The field report shows that policy practice clearly runs contrarily from community expectations. It is a matter of public concern that the environmental impact conducted on the Calabar-Umuahia-Ajaokuta Gas pipeline be made public forthwith. The conduct of an EIA ought to include potential victims at the early stages of project so as to ensure proper planning and mitigation. It is necessary to obtain community prior consent and avert conflicts that will likely hamper project development. In any event, a gas pipeline that will transmit gas to “Others” while neglecting community energy needs may not be devoid of conflict.  Whether public or private enterprise, the relevant agencies must demonstrate the capacity and political will to put an end to the impunity to degrade our environment. The environment is our life.

ERA demands that:

  • The Department of Petroleum Resources should make the Environmental Impact Assessment document available to the general public for comments and should be subjected to a mandatory public hearing as specified by the EIA Act.
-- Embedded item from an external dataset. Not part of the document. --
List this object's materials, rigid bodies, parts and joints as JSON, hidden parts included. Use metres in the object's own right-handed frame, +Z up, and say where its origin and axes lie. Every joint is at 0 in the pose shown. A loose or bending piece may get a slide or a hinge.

  • The EIA should effectively detail the environmental and social impact of the project and the mitigation plans that should be rooted in  traditional sustainable practices of the affected communities.
  • Such EIA should be rendered in the local dialects and explained so as not to undermine local interests and thus minimise violent resource conflicts in the future.
  • A bond be deposited by the project proponents in favour of the Weppa communities that will likely be affected in the event of environmental disaster, equipment failure or negligence.